Emphasis mine. It sounds like Bautista's coaches before he was with the Blue Jays recognized the timing problems that were holding him back, but for whatever reason, Bautista didn't understand what they were saying. It's possible that Murphy is just a better communicator, in which case the Pirates deserve blame for not figuring things out. But often, when I'm learning a new skill, my ability to implement changes has less to do with the person who's communicating them and more to do with where I am in the learning process and what else I might know.
It's possible the Pirates deserve blame for failing to reach Bautista. But I'm not sure we can know that, and I don't think anyone really saw his power surge coming. And based on the type of player Bautista was - the 15-homer guy who played poor defense at third and in the outfield and had to be paid at arbitration rates - there was nothing wrong with the Pirates dropping him. And the Jays were a .500 team in August of 2008 and they had to put in a waiver claim to get him, and they're also in the American League, which means that every NL team and half the AL teams saw him on waivers and simply passed.

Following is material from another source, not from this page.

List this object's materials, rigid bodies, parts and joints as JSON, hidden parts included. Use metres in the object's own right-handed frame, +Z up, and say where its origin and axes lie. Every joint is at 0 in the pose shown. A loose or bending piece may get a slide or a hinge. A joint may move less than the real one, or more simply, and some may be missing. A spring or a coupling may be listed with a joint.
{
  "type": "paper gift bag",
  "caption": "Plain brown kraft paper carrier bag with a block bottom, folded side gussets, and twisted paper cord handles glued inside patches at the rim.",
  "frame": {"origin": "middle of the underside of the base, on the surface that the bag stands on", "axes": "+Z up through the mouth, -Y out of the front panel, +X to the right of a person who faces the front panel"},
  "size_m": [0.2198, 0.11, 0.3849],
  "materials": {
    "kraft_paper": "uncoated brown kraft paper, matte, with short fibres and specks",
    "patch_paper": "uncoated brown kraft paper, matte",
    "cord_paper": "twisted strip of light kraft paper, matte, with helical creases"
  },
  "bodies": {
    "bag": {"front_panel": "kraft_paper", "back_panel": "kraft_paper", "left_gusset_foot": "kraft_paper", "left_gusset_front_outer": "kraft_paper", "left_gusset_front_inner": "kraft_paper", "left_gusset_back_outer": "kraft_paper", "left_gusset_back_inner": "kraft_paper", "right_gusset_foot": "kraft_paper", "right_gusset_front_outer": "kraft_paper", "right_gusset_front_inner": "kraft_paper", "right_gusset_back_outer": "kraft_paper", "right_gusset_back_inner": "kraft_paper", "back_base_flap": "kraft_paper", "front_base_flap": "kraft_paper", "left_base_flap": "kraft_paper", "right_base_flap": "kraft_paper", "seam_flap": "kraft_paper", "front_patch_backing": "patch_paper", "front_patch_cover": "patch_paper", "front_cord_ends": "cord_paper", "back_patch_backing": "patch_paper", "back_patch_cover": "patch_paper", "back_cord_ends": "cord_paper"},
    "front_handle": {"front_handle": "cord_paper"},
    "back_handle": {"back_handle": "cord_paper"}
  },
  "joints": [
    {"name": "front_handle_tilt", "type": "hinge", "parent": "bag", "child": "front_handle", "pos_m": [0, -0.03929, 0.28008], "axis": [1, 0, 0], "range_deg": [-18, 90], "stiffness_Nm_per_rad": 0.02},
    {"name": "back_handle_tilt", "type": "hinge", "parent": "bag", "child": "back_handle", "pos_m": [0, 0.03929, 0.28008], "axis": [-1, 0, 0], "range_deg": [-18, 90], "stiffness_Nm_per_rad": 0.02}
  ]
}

The Jays also used him very sparingly down the stretch in 2008, which suggests that they weren't ultimately all that interested in him, either. Nobody was.
UPDATE 1:49 AM: WTM in the comments:
Honestly, this Bautista stuff aggravates me no end because the arguments about the trade bear no relation at all to the real world. As we all know, absolutely nobody, including the Jays over a year after the trade, had the faintest clue Bautista was this type of player. Worst of all is Kovacevic’s criticism of Neal Huntington in his blog entry tonight for thinking Andy LaRoche had a higher ceiling than Bautista. Everybody in MLB thought LaRoche was a far better player. That’s not remotely a valid criticism because it doesn’t reflect anything that was relevant to this plane of existence at the time of the trade. Really, the only valid criticism of the trade is that Huntington should have gotten a return equivalent to what everybody on the planet thought Bautista was—a run-of-the-mill corner utility guy. So the Pirates should have ended up with something like a decent backup catcher instead of a third-string catcher. Big deal.
But it is perfectly sensible to wonder why the Pirates never find their own version of Bautista. Or lesser version, because there’s probably been nobody similar in MLB history. Players come out of nowhere or return from the dead all the time, but the Pirates are never on the receiving end. What exactly is wrong with their evaluations that we keep ending up with the Ryan Churches and Lyle Overbays? That’s the real issue, in my opinion, but I guess it’s too abstract and lacks the emotional satisfaction of whining endlessly about Bautista.